In recent years, the Thai Office of Narcotic Control has recommended that kratom be decriminalized, but progress on this stalled with a military coup.

Besides being a remedy for helping opiate addicts get clean, the herb serves as an energy tonic, muscle relaxer, mood lifter, and de-wormer (if needed).

Kratom provides relief from conditions as widely divergent as diabetes, diverticulosis, arthritis, fibromyalgia, bipolar, and ulcerative colitis, to name just a few. But it first drew attention of Americans by its unique ability to help pain-pill addicts skate through what normally is a terrifying withdrawal, without breaking a sweat.

Pardon me, but don't we have an epidemic of pain-pill addiction in America, especially in the Appalachian region and the south? Might this herb be useful to help unwind this expensive problem, in the comfort of home, and on one's own dime?

So, why are federal and state jurisdictions fighting to keep kratom off the store shelves -- Don't they want drug addicts to return to productive work?

The casual surveys I've taken show kratom's great success in reducing recidivism, compared to 12-Step programs and suboxone/methadone treatment centers.

Unfortunately, most of what we hear from the media is a "red-herring" distraction from the good that kratom is doing -- and the public is warned of the dangers of abuse, which is a joke, but hyperbolic descriptions of hallucinations does attract the attention of the abuse-prone.

Kratom really doesn't lend itself to being a herb of abuse, any more than coffee does.
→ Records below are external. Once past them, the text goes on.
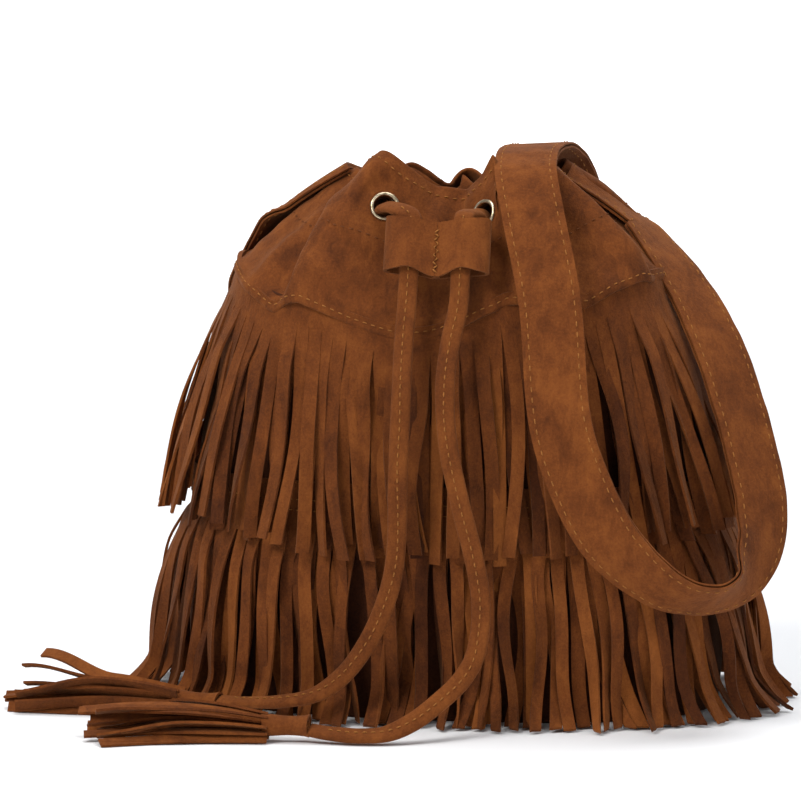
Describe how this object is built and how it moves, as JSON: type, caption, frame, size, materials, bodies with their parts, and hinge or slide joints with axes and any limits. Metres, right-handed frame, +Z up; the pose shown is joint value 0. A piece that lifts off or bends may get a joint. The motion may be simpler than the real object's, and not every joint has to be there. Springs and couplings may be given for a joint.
{
  "type": "fringed suede drawstring bag",
  "caption": "Soft suede bucket bag with two tiers of cut fringe, a gathered mouth closed by a drawstring with keeper and tassels, and a wide stitched shoulder strap.",
  "frame": {"origin": "middle of the flat base panel, on the surface that the bag stands on", "axes": "+X towards the side where the strap comes down in front (the bag's left, the viewer's right), +Y towards the back, +Z up out of the mouth"},
  "size_m": [0.3756, 0.277, 0.2706],
  "materials": {
    "suede": "brushed suede, tan",
    "fringe_suede": "brushed suede, light tan",
    "shell_suede": "suede, dark brown",
    "lining_cloth": "plain woven cloth, dark brown",
    "old_brass": "pale antique brass"
  },
  "bodies": {
    "bag": {"base_panel": "shell_suede", "body_shell": "shell_suede", "drawstring_in_hem": "fringe_suede", "drawstring_left": "fringe_suede", "drawstring_right": "fringe_suede", "eyelet_left": "old_brass", "eyelet_right": "old_brass", "eyelet_washer_left": "old_brass", "eyelet_washer_right": "old_brass", "fringe_lower": "fringe_suede", "fringe_upper": "fringe_suede", "hem_facing": "suede", "lining": "lining_cloth", "strap_inner_ply": "suede", "strap_outer_ply": "suede", "tassel_left": "fringe_suede", "tassel_right": "fringe_suede", "yoke": "suede"},
    "cord_keeper": {"cord_keeper": "fringe_suede"}
  },
  "joints": [
    {"name": "keeper_slide", "type": "slide", "parent": "bag", "child": "cord_keeper", "axis": [0, -0.342, -0.9397], "range_m": [0, 0.016]}
  ]
}
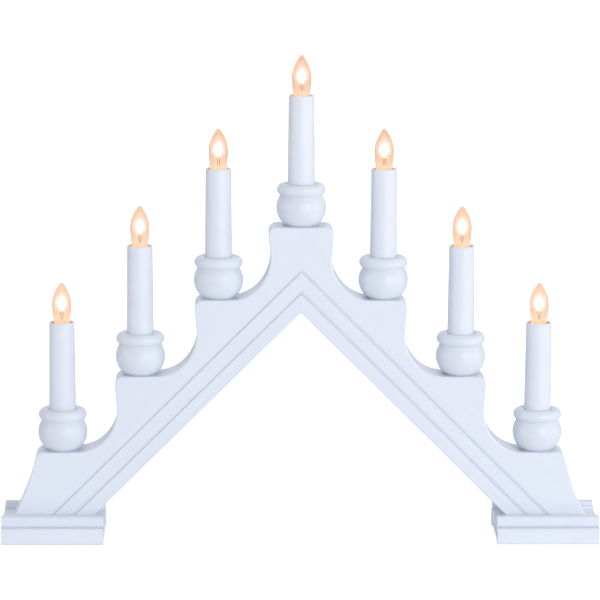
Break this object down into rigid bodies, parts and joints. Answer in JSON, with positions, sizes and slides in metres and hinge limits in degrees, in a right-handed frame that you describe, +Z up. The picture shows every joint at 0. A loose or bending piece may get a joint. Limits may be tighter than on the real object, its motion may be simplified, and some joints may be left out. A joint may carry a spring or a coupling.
{
  "type": "electric candle arch",
  "caption": "Stepped wooden window candle arch, two mitred legs on moulded feet, turned cups, candle tubes and small flame-shaped bulbs, wired through a channel at the back.",
  "frame": {"origin": "on the ground, under the mitre, in the middle of the feet from front to back", "axes": "+X to the viewer's right, +Y to the back, +Z up"},
  "size_m": [0.424, 0.062, 0.3449],
  "materials": {
    "painted_wood": "white satin paint",
    "raw_wood": "raw",
    "hardboard": "smooth",
    "tube_plastic": "semi-gloss",
    "holder_plastic": "matt",
    "brass": "bright",
    "bulb_glass": "clear",
    "mount_metal": "satin",
    "steel": "zinc plated",
    "wire_plastic": "soft",
    "bush_plastic": "soft"
  },
  "bodies": {
    "arch": {"left_leg": "painted_wood", "right_leg": "painted_wood", "left_foot": "painted_wood", "right_foot": "painted_wood", "apex_dowels": "raw_wood", "foot_screws": "steel", "left_channel_strip": "hardboard", "right_channel_strip": "hardboard", "strip_pins": "steel", "lead_inlet_bush": "bush_plastic", "lamp_shells": "brass", "lamp_contacts": "brass", "link_wires": "wire_plastic", "supply_wire": "wire_plastic", "return_wire": "wire_plastic", "cup_1": "painted_wood", "cup_2": "painted_wood", "cup_3": "painted_wood", "cup_4": "painted_wood", "cup_5": "painted_wood", "cup_6": "painted_wood", "cup_7": "painted_wood", "candle_tube_1": "tube_plastic", "candle_tube_2": "tube_plastic", "candle_tube_3": "tube_plastic", "candle_tube_4": "tube_plastic", "candle_tube_5": "tube_plastic", "candle_tube_6": "tube_plastic", "candle_tube_7": "tube_plastic", "lamp_holder_1": "holder_plastic", "lamp_holder_2": "holder_plastic", "lamp_holder_3": "holder_plastic", "lamp_holder_4": "holder_plastic", "lamp_holder_5": "holder_plastic", "lamp_holder_6": "holder_plastic", "lamp_holder_7": "holder_plastic"},
    "bulb_1": {"bulb_cap_1": "brass", "bulb_glass_1": "bulb_glass", "bulb_filament_1": "mount_metal"},
    "bulb_2": {"bulb_cap_2": "brass", "bulb_glass_2": "bulb_glass", "bulb_filament_2": "mount_metal"},
    "bulb_3": {"bulb_cap_3": "brass", "bulb_glass_3": "bulb_glass", "bulb_filament_3": "mount_metal"},
    "bulb_4": {"bulb_cap_4": "brass", "bulb_glass_4": "bulb_glass", "bulb_filament_4": "mount_metal"},
    "bulb_5": {"bulb_cap_5": "brass", "bulb_glass_5": "bulb_glass", "bulb_filament_5": "mount_metal"},
    "bulb_6": {"bulb_cap_6": "brass", "bulb_glass_6": "bulb_glass", "bulb_filament_6": "mount_metal"},
    "bulb_7": {"bulb_cap_7": "brass", "bulb_glass_7": "bulb_glass", "bulb_filament_7": "mount_metal"}
  },
  "joints": [
    {"name": "bulb_1_unscrew", "type": "slide", "parent": "arch", "child": "bulb_1", "axis": [0, 0, 1], "range_m": [0, 0.01]},
    {"name": "bulb_2_unscrew", "type": "slide", "parent": "arch", "child": "bulb_2", "axis": [0, 0, 1], "range_m": [0, 0.01]},
    {"name": "bulb_3_unscrew", "type": "slide", "parent": "arch", "child": "bulb_3", "axis": [0, 0, 1], "range_m": [0, 0.01]},
    {"name": "bulb_4_unscrew", "type": "slide", "parent": "arch", "child": "bulb_4", "axis": [0, 0, 1], "range_m": [0, 0.01]},
    {"name": "bulb_5_unscrew", "type": "slide", "parent": "arch", "child": "bulb_5", "axis": [0, 0, 1], "range_m": [0, 0.01]},
    {"name": "bulb_6_unscrew", "type": "slide", "parent": "arch", "child": "bulb_6", "axis": [0, 0, 1], "range_m": [0, 0.01]},
    {"name": "bulb_7_unscrew", "type": "slide", "parent": "arch", "child": "bulb_7", "axis": [0, 0, 1], "range_m": [0, 0.01]}
  ]
}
Of course, anything can be abused, but abuse of kratom is not very rewarding -- you may puke your guts out, so intelligent people (not abusers) figure this out pretty quickly and try to be conservative.

Passing laws against the use of herbs doesn't stop fools from abusing them, but it does prevent research into the herbs' possibilities for harm reduction and health promotion.

Laws and regulations are another way to impose fines, jail terms, and property seizures on otherwise law-abiding citizens for trying to control their pain with a natural harmless herb.

Shouldn't access to naturally-occurring herbs be a human right?

It seems the the U.S. public takes the risk, whether using pharmaceuticals, with FDA approval -- or with kratom, an herb with hundreds of years of field tested safety. Why not let us decide which medicine we trust more?